I took note of the road ahead ... no cars, peaks and valleys, literally in a land where there was nothing around.  And I took note at what I saw behind.  I didn't know what was ahead but I kept pursuing it.  I did know what was behind and kept at my speed to get away.  I noted on occasion I would pass a car who was heading for my past, as I was heading in his.  We all have our own speed ... some go through their journeys extremely quick, and some (like me) take their time getting through.  On occasion I would see a sign of warning. And sometimes I hadn't a clue what obstacle was ahead.  I also noted that when I passed I would get an occasional wave.  And when I entered back into the world that would take me home, I even noted that some were in their own world, almost causing me to have an accident.
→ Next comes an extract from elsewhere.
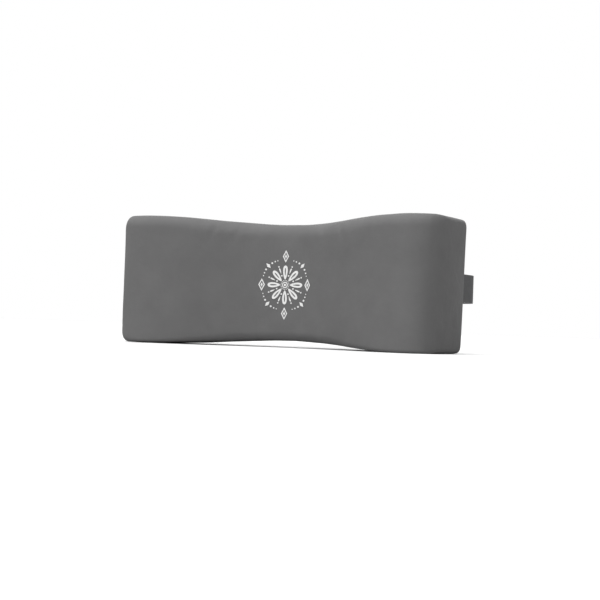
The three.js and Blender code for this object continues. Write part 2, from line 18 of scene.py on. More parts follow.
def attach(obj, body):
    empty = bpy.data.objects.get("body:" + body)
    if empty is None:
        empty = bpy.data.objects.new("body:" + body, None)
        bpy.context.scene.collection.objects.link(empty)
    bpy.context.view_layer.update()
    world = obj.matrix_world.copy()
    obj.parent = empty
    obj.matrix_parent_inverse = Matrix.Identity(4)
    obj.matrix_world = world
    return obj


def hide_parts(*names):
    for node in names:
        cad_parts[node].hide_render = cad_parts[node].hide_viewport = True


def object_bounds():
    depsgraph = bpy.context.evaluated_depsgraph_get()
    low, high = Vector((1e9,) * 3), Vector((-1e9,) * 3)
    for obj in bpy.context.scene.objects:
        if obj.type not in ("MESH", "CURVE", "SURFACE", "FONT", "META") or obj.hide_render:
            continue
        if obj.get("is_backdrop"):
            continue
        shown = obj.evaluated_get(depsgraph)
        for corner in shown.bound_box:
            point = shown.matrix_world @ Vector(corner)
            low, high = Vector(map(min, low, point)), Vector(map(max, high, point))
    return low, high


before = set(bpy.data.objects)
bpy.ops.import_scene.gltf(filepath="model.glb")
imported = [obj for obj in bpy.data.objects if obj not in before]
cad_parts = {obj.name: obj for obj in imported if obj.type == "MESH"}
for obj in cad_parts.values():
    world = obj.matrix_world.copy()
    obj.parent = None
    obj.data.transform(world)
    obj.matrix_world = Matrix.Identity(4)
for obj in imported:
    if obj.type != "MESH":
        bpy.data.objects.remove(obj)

Isn't that life?  We have peaks and valleys, and sometimes those peaks are easier to climb, and sometimes those valleys are long and dry.  We see others heading in the same direction we just got through.  We may caution others, but they still need to go through what we just got out of to get to their own destiny - and they have to go through at their own pace.  Sometimes we have signs of what is ahead and sometimes we don't.  Sometimes we heed the signs, and other times, we choose to ignore thinking it is for everyone else.  We get focused in our own world, that we forget there are others around us, and our errors can affect those around ... but our encouragement can affect those around too. 

So many observations on my drive.  Life IS a highway.  And God is there to orchestrate it all.

I was reminded that we are in a challenging time.  But if I keep pursuing through it, it WILL pass. I need to heed to the signs God gives me.  Receive the encouragement along the way, and understand the others that are trying to cause an accident in my life, or affect me negatively are in their own journey and need that wave of encouragement - called "grace".